Exercise details: Return the lines exactly as they stand, from the first of the material through the line containing "return loft(BACK_HALF, section)".

━━━ Data provided ━━━

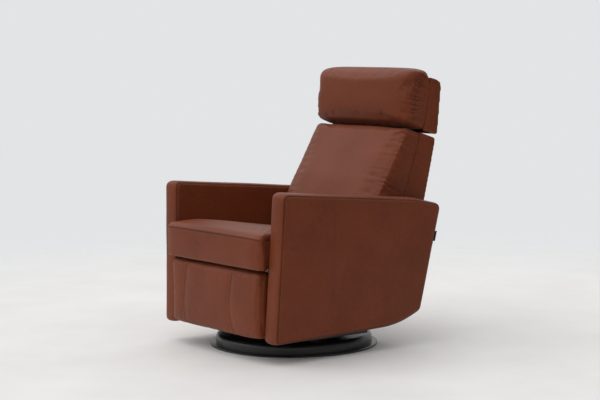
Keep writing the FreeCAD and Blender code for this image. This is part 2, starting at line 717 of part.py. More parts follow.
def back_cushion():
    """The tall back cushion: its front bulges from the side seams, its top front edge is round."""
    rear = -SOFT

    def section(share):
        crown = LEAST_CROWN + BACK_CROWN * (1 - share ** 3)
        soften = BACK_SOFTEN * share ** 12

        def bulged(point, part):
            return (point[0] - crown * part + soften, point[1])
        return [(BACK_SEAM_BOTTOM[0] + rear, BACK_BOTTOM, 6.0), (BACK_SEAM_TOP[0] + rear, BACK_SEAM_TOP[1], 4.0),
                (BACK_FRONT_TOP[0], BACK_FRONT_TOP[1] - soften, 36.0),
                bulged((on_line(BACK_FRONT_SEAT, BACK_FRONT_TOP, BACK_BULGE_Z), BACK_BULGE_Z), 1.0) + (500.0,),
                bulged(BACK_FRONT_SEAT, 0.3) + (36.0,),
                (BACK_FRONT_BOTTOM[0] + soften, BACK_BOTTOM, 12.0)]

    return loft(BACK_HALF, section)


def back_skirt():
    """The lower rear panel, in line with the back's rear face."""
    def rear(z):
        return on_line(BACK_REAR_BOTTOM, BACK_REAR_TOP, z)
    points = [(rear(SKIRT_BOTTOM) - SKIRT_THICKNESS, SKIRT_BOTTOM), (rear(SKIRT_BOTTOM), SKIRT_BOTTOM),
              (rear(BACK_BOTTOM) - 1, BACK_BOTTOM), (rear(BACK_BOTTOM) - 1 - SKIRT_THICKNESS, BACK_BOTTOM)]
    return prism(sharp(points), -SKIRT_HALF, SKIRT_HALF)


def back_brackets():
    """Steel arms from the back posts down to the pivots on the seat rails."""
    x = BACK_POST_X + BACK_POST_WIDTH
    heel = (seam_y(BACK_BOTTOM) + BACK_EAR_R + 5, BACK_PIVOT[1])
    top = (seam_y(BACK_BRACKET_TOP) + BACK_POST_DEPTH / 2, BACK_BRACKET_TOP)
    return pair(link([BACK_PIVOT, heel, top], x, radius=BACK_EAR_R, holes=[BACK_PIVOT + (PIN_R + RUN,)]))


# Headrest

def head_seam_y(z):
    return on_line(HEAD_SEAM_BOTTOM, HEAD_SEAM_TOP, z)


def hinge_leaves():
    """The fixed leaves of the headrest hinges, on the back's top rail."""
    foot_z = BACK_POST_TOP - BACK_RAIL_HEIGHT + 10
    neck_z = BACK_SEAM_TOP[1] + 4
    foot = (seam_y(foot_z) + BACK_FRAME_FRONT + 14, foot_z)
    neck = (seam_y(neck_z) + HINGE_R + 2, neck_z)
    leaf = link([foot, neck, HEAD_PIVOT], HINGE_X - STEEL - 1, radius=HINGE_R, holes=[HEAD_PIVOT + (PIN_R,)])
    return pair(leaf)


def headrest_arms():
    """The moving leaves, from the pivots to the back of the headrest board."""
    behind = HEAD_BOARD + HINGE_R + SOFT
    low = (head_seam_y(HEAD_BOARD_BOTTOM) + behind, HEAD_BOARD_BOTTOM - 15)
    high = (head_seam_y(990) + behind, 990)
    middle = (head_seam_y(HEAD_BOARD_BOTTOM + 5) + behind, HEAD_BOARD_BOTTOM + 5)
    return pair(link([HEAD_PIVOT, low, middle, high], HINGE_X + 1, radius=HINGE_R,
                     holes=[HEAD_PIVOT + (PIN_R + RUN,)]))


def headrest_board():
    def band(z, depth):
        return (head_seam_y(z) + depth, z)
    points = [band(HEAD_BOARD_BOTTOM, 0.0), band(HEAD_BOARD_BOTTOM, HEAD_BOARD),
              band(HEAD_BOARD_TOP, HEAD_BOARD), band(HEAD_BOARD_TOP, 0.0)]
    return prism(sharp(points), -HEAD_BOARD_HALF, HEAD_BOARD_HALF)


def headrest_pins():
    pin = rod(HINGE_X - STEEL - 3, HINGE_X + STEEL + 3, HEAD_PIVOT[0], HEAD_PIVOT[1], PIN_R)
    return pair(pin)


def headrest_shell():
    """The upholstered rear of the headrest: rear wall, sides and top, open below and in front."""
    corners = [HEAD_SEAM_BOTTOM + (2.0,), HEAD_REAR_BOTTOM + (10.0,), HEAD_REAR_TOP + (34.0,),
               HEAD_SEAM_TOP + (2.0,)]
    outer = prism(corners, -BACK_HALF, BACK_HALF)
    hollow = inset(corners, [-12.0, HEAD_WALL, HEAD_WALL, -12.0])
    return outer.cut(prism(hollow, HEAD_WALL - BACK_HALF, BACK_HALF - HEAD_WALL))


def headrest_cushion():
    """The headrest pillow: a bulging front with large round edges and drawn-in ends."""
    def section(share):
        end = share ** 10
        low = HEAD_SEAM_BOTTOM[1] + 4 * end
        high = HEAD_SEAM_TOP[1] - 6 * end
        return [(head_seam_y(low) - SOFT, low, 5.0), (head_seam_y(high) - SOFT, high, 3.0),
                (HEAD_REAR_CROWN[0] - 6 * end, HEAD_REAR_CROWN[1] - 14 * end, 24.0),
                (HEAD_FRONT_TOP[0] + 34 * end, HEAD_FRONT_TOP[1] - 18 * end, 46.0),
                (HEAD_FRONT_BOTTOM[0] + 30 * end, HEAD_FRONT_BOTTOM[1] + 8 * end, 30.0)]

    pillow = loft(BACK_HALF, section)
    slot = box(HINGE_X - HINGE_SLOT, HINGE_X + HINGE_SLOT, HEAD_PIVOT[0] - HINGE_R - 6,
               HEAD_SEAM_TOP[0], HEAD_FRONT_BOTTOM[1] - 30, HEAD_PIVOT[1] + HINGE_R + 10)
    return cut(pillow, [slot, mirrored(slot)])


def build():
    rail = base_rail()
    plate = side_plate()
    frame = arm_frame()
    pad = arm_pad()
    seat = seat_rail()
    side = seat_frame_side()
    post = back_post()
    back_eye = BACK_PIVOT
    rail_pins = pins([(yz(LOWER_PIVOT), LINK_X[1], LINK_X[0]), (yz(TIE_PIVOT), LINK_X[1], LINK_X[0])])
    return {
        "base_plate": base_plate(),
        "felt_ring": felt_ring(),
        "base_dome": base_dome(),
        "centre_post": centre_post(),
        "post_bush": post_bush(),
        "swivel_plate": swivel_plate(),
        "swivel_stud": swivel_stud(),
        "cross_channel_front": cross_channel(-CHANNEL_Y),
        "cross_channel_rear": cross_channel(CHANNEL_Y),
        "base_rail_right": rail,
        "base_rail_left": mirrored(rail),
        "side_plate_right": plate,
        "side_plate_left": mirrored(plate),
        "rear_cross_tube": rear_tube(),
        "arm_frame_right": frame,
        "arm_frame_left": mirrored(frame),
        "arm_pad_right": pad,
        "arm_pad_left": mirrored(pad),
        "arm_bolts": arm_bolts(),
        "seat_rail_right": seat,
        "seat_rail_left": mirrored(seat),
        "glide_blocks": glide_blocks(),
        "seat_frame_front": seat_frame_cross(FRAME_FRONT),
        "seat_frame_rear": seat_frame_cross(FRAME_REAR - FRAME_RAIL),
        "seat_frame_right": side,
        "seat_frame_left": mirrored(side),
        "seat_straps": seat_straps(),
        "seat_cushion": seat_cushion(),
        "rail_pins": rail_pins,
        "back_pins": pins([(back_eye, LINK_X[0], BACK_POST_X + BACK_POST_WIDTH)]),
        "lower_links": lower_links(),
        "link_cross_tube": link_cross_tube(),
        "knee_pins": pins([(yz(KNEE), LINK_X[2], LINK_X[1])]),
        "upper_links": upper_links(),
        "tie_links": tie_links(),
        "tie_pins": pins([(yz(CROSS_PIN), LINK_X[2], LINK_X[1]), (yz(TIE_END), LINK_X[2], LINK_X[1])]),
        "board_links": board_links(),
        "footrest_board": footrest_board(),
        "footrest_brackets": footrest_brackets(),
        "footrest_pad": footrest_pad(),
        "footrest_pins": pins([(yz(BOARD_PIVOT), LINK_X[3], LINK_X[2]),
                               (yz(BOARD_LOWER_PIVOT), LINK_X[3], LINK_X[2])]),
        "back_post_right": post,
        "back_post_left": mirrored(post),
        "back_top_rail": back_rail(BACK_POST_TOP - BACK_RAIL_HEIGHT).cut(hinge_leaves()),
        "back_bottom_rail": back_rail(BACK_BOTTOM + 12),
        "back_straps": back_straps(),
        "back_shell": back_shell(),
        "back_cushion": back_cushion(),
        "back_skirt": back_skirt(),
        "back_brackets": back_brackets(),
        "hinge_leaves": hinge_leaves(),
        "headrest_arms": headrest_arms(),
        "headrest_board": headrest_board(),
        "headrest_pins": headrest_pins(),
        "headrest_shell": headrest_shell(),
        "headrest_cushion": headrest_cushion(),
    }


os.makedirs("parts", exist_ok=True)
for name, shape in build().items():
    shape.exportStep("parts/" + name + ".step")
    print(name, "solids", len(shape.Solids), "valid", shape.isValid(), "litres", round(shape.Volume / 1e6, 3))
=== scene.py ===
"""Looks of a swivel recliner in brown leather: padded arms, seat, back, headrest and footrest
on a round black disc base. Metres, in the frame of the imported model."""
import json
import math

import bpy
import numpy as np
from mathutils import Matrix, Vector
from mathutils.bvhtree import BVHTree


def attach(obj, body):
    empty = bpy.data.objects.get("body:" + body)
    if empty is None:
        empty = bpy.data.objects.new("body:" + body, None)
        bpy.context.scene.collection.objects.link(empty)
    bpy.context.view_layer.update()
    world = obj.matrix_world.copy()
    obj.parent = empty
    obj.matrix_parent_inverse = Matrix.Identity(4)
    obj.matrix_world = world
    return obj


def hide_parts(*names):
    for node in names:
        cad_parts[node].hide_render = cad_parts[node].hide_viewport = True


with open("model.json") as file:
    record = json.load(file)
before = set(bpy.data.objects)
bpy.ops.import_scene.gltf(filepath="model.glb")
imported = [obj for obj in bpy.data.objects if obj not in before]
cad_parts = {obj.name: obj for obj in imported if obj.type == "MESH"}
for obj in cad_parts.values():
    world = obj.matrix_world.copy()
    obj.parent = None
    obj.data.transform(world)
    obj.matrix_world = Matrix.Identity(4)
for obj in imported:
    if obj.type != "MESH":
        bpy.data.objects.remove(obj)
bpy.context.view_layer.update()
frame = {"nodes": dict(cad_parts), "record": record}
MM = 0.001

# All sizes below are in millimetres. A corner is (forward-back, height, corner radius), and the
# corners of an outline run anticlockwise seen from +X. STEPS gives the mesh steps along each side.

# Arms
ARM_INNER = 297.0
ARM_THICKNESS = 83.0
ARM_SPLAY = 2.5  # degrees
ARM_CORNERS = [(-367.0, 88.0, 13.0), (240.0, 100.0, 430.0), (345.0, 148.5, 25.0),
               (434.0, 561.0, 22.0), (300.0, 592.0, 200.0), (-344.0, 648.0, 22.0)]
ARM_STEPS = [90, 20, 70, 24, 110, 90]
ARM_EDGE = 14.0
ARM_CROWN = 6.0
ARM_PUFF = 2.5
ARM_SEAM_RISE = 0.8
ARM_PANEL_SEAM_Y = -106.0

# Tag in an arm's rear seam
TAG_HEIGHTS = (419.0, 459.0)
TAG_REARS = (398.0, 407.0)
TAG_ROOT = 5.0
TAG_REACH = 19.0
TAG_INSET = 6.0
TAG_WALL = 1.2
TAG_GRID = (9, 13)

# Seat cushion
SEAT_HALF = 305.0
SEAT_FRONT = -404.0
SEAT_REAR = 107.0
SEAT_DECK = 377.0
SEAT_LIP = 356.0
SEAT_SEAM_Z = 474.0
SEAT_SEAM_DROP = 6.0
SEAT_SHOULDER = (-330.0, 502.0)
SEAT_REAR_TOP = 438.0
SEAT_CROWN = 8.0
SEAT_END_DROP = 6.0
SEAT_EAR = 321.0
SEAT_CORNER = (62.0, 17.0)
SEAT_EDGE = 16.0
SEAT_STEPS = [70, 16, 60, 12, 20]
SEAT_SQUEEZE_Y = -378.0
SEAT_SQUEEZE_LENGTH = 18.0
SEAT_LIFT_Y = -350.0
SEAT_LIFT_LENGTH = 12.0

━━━

Solution for this exercise:
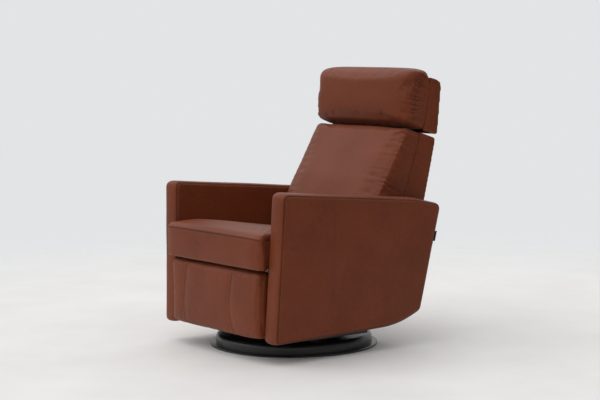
Keep writing the FreeCAD and Blender code for this image. This is part 2, starting at line 717 of part.py. More parts follow.
def back_cushion():
    """The tall back cushion: its front bulges from the side seams, its top front edge is round."""
    rear = -SOFT

    def section(share):
        crown = LEAST_CROWN + BACK_CROWN * (1 - share ** 3)
        soften = BACK_SOFTEN * share ** 12

        def bulged(point, part):
            return (point[0] - crown * part + soften, point[1])
        return [(BACK_SEAM_BOTTOM[0] + rear, BACK_BOTTOM, 6.0), (BACK_SEAM_TOP[0] + rear, BACK_SEAM_TOP[1], 4.0),
                (BACK_FRONT_TOP[0], BACK_FRONT_TOP[1] - soften, 36.0),
                bulged((on_line(BACK_FRONT_SEAT, BACK_FRONT_TOP, BACK_BULGE_Z), BACK_BULGE_Z), 1.0) + (500.0,),
                bulged(BACK_FRONT_SEAT, 0.3) + (36.0,),
                (BACK_FRONT_BOTTOM[0] + soften, BACK_BOTTOM, 12.0)]

    return loft(BACK_HALF, section)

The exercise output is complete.